Chinese officials were tight-lipped on Monday over an investigation by the International Olympic Committee (IOC) into corruption and bribery that has now widened to include Australia.

But office workers outside a sprawling complex housing the All-China Sports Federation and Chinese Olympic Committee were privately fuming.

"The Sydney bribery scandal will harm the development of international sport," said Wang Xinzhai.

"I think they should step up the current clampdown on corruption, uncover any other bribes and clean up the Olympic Games."

Last week, Australia's Olympic Committee president John Coates revealed that the night before the IOC voted to give Sydney the games he promised two IOC delegates $35,000 each for their national Olympic committees.

In the end, just two votes decided the outcome.

Sydney beat Beijing by 45-43, an outcome that China regarded as a national humiliation.

"Those who took bribes should resign," said another office worker, Yang Xinli. "They did not live up to the demands of their job, which is for fair and equal competition.

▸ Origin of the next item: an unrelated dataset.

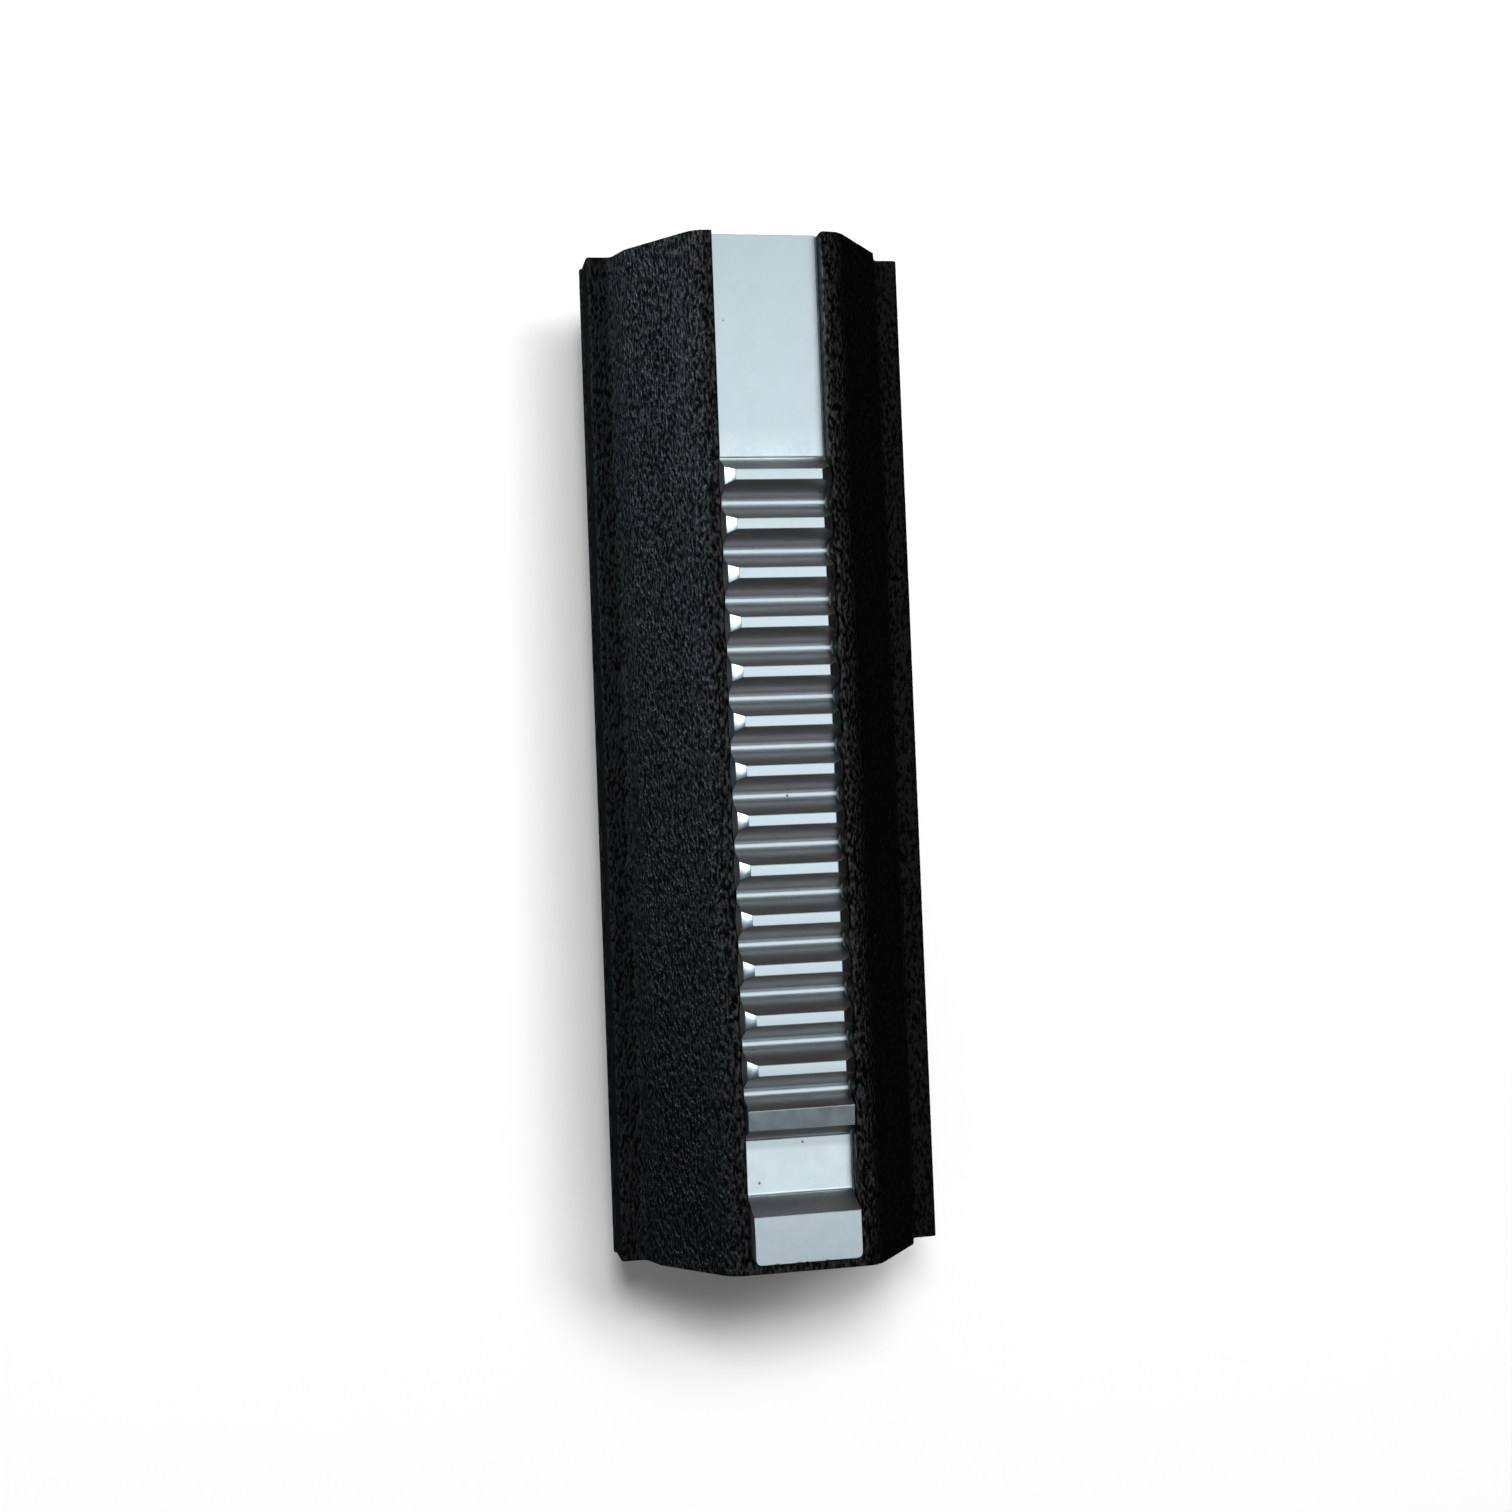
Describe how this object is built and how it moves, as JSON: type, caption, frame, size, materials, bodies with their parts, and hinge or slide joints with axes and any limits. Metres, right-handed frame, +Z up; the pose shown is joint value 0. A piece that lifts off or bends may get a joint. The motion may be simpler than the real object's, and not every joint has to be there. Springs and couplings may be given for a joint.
{
  "type": "gearbox spring piston",
  "caption": "Moulded nylon spring piston with faceted flanks, side guide rails and a bright steel tooth rack set in a channel along its top.",
  "frame": {"origin": "centre of the footprint, on the flat underside", "axes": "+Y along the piston towards its head end, +Z up through the rack, +X across"},
  "size_m": [0.0214, 0.0664, 0.0207],
  "materials": {
    "black_nylon": "moulded fibre-filled nylon with a fine pebbled grain",
    "rack_steel": "machined steel with a fine satin surface"
  },
  "bodies": {
    "root": {"piston_body": "black_nylon", "tooth_rack": "rack_steel"}
  },
  "joints": []
}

"China should lodge a protest with the IOC," he said.

State newspapers gave wide play to the investigation, detailing the allegations while carefully avoiding any reference to Beijing's own bid to host the 2000 Olympics.

A spokesman for the Chinese Olympic Committee refused comment on the investigation.

Beijing's own bid for the 2000 Games was mired in controversy - not least because of the heavy-handed methods it employed to impress IOC officials, including President Juan Antonio Samaranch, on an inspection visit in 1993.

In the middle of a cold winter, all homes in the capital were ordered to douse coal-burning stoves used for heating and cooking.

Many factories were told to shut down their coal-fired boilers so the inspectors would see blue skies instead of grey smog and ease their worries about athletes choking in the pollution.

Tens of millions of Chinese were mobilised to whip up support for the Games bid, which was touted as a matter of national prestige and a focus for popular energy.

For China, the bid was in large part an effort to rebuild its international image in the wake of the bloody 1989 crackdown on pro-democracy protesters in Tiananmen Square.

But western rights activists fought fiercely, winning support from many in the U.S. House of Representatives, which voted overwhelmingly against giving Beijing the Games.

China's release of top dissident Wei Jingsheng in an apparent attempt to influence the vote was lambasted by rights groups as a cynical ploy.

Reeling from the loss, China stayed out of the Olympic limelight until this month when the Chinese Olympic Committee approved an application by Beijing to bid for the 2008 Summer Games.

Beijing's bid will face tough competition from Buenos Aires, Paris, Toronto, Kuala Lumpur, Istanbul, Osaka and Seville. The host will be announced after an IOC meeting in June 2001.